Veggio ’ l nuovo Pilato si crudele
Clie cio nol sazia, ma senza decreto
Porta sul tempio le cupide vele.


III

Autant la suite des faits qui s’accomplirent dans la journée du samedi 7 septembre 1303 est claire et satisfaisante, autant ce qui se passa les jours suivans est obscur et inexpliqué. Le dimanche 8 septembre, les envahisseurs du château de Boniface paraissent être restés oisifs. Pourquoi ce moment de repos ? pourquoi Nogaret, dont le plan s’est développé jusqu’ici avec une sorte de rigueur juridique, s’arrête-t-il tout à coup ? Sans doute Nogaret ne trouva pas chez ses associés la ferme suite d’idées qu’il portait lui-même en son dessein. On ne peut le disculper cependant d’un peu d’imprévoyance. Son projet d’un coup de force à exécuter au cœur de l’Italie sans un seul homme d’armes français, avec l’unique secours des discordes italiennes, eût été bien conçu, si, le coup une fois frappé, il n’eût eu qu’à se dérober ; mais sa retraite avec un pape prisonnier jusqu’à Lyon, au milieu de populations qui, une fois l’orgueil de Boniface humilié, n’avaient plus d’intérêt à seconder son vainqueur, et que d’ailleurs leur patriotisme italien et leurs instincts catholiques devaient indisposer contre un étranger sacrilège, une telle conception, dis-je, était entachée de toute sorte d’impossibilités.
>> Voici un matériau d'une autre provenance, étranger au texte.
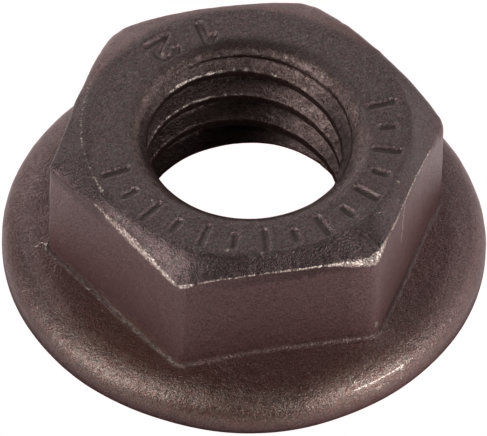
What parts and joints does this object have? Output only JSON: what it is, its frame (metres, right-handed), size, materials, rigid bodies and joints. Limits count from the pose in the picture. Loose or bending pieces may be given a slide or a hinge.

Si l’on avait pu appuyer cette hardie tentative sur l’expédition qu’avait faite Charles de Valois en Italie deux ans auparavant, à la bonne heure ; mais cette expédition avait été dans un sens contraire, elle avait été en faveur du pape et des guelfes contre les gibelins : Charles de Valois resta toujours au fond un secret partisan de la papauté et combattit énergiquement l’influence que les légistes gallicans exerçaient sur l’esprit de son frère. De la sorte, les tentatives d’intervention française en Italie dans les premières années du XIVe’ siècle furent, comme toutes celles qui devaient se produire plus tard et jusqu’à nos jours, pleines de décousu et de contradictions. Nogaret échoua par suite de la légèreté, sinon de la perfidie, de ses alliés. Toutes ces étourderies italiennes, ces vengeances sans autre but que la satisfaction d’une haine personnelle, ces débordemens de passion sans règle supérieure, firent avorter son plan. Sa petite bande, toute composée d’Italiens et dont il n’était pas bien maître, fondit entre ses mains.